**Written problem**
Copy all lines that contain the word "joints".

**Given material**
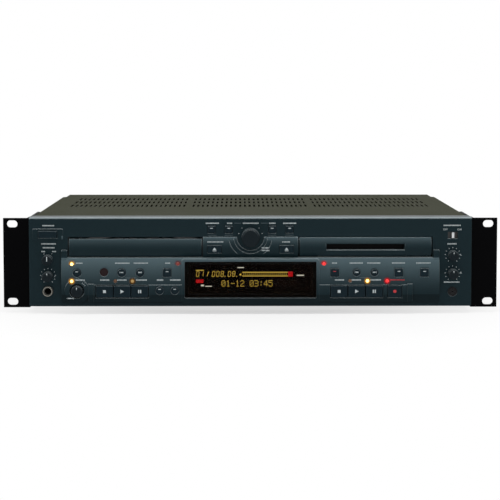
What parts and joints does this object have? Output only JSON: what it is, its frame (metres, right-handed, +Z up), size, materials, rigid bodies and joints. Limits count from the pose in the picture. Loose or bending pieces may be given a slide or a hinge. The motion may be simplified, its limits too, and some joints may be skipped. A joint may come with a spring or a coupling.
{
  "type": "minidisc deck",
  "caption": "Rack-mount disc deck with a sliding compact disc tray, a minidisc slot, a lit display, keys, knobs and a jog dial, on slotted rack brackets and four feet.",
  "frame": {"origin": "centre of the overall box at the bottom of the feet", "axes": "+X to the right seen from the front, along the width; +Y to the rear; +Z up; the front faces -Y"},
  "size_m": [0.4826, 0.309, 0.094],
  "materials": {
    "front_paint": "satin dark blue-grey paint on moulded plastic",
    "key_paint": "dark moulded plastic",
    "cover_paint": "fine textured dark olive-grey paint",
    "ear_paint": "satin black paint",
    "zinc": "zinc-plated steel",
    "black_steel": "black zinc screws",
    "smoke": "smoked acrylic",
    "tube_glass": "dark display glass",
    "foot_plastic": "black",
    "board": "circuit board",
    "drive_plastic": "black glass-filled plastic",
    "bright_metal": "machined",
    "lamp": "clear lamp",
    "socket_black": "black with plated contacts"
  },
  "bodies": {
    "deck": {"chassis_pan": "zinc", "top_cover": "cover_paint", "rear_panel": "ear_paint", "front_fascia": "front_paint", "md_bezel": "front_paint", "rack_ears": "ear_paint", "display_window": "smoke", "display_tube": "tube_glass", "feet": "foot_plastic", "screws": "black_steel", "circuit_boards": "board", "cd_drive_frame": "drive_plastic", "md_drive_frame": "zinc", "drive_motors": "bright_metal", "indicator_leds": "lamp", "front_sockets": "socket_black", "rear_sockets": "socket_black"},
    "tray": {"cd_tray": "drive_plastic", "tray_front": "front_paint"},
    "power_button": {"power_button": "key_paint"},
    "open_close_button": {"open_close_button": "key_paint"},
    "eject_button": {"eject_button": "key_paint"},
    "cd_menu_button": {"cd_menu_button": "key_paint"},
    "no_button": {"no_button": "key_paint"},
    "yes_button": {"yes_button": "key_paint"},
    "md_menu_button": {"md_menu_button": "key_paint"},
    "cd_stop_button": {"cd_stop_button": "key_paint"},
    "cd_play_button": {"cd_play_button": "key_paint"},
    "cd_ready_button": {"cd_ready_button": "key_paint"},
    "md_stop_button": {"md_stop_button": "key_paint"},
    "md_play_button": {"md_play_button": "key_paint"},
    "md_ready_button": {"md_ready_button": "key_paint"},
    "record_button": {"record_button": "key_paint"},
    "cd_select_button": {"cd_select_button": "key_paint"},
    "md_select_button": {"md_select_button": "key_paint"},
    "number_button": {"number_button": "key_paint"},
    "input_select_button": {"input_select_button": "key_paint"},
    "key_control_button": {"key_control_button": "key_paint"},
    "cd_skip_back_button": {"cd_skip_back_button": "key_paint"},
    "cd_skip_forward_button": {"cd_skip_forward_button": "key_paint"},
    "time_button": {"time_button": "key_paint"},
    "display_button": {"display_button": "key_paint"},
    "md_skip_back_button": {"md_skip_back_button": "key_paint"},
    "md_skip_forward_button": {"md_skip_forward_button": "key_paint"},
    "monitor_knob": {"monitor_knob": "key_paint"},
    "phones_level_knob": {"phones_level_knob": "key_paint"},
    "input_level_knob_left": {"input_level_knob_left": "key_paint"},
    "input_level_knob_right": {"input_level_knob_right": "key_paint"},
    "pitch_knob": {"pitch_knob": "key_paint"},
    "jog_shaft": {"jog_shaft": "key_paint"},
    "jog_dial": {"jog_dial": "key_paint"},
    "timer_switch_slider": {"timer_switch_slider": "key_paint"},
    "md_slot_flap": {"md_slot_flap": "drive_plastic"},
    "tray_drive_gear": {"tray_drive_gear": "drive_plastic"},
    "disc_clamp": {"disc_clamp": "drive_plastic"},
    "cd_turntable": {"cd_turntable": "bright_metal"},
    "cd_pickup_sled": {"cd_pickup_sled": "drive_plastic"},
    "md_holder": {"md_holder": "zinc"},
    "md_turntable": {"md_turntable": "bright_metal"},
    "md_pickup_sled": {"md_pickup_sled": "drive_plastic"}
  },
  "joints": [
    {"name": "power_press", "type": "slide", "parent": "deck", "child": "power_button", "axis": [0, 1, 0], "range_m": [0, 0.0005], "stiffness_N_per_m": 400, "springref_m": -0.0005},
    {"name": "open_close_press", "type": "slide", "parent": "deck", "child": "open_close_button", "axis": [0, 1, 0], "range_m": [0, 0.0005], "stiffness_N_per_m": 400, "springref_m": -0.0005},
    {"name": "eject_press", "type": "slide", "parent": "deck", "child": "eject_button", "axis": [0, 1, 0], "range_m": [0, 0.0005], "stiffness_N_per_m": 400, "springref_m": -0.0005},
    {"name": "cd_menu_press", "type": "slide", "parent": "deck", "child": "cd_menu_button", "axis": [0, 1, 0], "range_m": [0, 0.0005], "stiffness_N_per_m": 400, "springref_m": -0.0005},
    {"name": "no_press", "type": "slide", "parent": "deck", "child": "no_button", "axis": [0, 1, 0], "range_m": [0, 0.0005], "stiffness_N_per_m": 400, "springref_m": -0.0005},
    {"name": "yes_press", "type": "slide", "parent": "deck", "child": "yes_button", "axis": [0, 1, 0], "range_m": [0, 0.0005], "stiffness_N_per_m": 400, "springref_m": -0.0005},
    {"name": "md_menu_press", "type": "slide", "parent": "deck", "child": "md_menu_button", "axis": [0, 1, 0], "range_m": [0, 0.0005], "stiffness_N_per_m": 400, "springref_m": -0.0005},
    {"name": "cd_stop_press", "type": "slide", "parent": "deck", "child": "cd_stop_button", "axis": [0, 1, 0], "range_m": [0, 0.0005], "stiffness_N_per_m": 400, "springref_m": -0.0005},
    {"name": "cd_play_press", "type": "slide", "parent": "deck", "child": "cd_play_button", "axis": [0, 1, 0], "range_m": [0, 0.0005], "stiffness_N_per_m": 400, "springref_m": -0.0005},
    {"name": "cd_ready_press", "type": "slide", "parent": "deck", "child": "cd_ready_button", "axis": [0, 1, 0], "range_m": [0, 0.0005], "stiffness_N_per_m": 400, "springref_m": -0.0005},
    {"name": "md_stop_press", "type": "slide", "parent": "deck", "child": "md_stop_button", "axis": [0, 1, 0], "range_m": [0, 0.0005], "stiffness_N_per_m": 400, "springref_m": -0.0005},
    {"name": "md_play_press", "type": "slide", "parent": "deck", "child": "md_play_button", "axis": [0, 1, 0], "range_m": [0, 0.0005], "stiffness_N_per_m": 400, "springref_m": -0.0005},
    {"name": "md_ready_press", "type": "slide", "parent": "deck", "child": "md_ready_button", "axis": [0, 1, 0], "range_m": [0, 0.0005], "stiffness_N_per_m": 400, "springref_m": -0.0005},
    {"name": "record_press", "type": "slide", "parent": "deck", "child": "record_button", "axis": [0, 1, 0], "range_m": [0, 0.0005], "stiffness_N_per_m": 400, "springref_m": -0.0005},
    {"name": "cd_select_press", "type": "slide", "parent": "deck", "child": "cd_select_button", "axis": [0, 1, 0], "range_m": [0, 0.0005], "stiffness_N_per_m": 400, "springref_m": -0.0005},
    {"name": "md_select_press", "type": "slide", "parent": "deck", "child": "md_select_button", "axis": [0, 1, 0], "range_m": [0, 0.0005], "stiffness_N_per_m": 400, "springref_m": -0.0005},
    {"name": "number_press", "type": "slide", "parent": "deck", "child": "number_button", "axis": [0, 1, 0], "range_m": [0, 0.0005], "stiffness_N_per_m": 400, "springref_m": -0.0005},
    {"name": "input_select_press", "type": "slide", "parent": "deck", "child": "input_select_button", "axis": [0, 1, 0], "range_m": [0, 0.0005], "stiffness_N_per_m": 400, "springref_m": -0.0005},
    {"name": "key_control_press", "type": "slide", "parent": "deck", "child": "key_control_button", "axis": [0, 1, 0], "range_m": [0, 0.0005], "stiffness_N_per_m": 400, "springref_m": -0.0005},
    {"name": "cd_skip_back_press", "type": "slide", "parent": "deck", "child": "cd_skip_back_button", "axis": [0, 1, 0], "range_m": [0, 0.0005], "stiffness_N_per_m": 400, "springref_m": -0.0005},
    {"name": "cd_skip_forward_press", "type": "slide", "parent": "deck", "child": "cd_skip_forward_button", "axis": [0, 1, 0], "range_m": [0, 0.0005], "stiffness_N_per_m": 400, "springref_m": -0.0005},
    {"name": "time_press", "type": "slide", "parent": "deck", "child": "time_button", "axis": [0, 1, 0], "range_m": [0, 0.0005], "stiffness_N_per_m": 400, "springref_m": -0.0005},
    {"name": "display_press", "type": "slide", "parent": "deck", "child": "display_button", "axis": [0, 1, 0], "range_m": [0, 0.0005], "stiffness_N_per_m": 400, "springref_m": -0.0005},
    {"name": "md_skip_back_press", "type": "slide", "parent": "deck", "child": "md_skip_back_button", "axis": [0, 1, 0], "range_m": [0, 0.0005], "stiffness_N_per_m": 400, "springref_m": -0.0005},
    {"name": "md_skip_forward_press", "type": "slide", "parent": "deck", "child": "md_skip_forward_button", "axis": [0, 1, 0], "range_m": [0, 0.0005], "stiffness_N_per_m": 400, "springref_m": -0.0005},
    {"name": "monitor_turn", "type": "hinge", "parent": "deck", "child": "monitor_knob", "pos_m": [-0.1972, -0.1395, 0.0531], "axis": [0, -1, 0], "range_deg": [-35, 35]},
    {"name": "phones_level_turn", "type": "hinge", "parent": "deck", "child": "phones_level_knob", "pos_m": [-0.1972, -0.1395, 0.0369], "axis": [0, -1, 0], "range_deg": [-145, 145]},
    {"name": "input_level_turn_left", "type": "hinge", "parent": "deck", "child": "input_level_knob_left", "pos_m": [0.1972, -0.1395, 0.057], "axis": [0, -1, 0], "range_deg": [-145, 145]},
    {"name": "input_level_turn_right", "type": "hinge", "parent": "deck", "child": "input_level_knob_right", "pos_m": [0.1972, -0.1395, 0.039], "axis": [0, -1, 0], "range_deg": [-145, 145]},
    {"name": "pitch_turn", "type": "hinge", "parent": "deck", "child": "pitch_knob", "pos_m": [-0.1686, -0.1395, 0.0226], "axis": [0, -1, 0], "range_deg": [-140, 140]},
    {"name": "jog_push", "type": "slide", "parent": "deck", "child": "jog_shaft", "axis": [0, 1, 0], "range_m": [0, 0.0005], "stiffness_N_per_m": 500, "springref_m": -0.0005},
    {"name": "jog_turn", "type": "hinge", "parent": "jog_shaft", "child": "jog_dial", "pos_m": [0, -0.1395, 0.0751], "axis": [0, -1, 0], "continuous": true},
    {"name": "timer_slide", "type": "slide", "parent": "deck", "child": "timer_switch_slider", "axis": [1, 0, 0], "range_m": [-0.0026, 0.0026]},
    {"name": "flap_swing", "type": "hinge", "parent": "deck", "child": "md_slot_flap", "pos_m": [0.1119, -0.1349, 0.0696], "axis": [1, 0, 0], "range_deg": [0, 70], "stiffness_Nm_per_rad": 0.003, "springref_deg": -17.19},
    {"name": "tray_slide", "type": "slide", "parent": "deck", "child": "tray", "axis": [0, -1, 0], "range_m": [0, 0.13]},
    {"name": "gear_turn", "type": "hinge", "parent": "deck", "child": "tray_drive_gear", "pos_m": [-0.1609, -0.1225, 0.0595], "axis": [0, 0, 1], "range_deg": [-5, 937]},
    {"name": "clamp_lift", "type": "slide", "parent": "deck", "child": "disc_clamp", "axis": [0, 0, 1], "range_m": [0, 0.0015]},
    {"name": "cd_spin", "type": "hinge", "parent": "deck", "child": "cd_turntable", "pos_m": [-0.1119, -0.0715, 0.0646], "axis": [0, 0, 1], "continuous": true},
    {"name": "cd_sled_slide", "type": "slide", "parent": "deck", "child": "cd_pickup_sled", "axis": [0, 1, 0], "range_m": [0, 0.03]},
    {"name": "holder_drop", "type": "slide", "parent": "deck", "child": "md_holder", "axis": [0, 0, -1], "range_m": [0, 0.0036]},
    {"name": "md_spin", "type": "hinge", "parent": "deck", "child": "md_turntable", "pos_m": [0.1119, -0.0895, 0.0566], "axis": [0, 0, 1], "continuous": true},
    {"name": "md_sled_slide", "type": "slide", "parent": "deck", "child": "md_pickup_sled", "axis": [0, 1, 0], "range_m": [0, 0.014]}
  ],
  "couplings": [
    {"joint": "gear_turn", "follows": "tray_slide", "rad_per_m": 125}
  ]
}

**Answer**
What parts and joints does this object have? Output only JSON: what it is, its frame (metres, right-handed, +Z up), size, materials, rigid bodies and joints. Limits count from the pose in the picture. Loose or bending pieces may be given a slide or a hinge. The motion may be simplified, its limits too, and some joints may be skipped. A joint may come with a spring or a coupling.
  "joints": [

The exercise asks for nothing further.